Le Pôle de compétitivité System@tic Paris-Région qui a labellisé notre projet nous a aidé à le scinder en trois thèmes. A savoir, la sécurité informatique, les objets connectés et l’analyse des traces informatiques. Sur chacun des thèmes, nous collaborons avec des industriels et des partenaires académiques. A titre d’exemple, les outils que nous allons proposer vont être testés par des hackers éthiques sur une plate-forme d’évaluation de la sécurité informatique d’Airbus Defense & Space. Parmi les autres industriels, nous nous appuyons sur l’expertise d’Oberthur, le fournisseur de cartes à puce, Wallix éditeur de logiciels en sécurité informatique, et Sydo, une agence de conseil qui contribuera à améliorer la communication entre les outils logiciels Huma et les analystes de sécurité. Côté laboratoires de recherche, nous nous appuyons sur l’Inria Grand-est, accompagné du LHS, son Laboratoire de haute sécurité dont le rayonnement est international et vient en support à l’évaluation de la sécurité. Nous nous appuyons aussi sur ICube (CNRS) et le Centre d’innovation en télécommunication et intégration de services (Citi). Ce laboratoire lyonnais se chargera de développer une méthode de modélisation de scenarii d’attaques et d’appliquer ces modèles aux traces informatiques des objets connectés.
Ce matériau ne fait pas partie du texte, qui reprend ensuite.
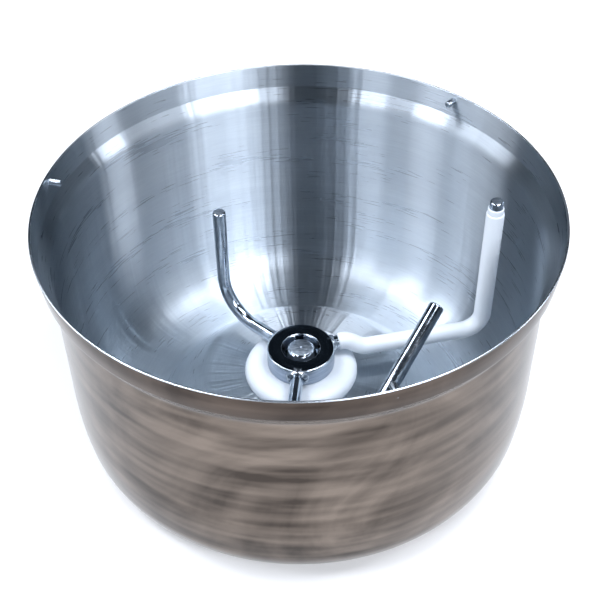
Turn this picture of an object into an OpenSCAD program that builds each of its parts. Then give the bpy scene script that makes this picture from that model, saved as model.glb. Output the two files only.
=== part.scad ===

A quelle échéance sortiront les premiers produits et quel est le montant du budget prévu ? 

Le projet Huma est un projet dit FUI (Fonds unique interministériel) qui sera financé à hauteur de 4,6 millions d’euros sur trois ans, de septembre 2015 à août 2018. Nous proposerons une première offre d’ici 24 mois sous la forme d’un logiciel en mode locatif (SaaS : Software as a Service). Puis nous lancerons un produit associé à plusieurs modules d’analyse auto-apprenants qui contribueront à améliorer l’expertise humaine.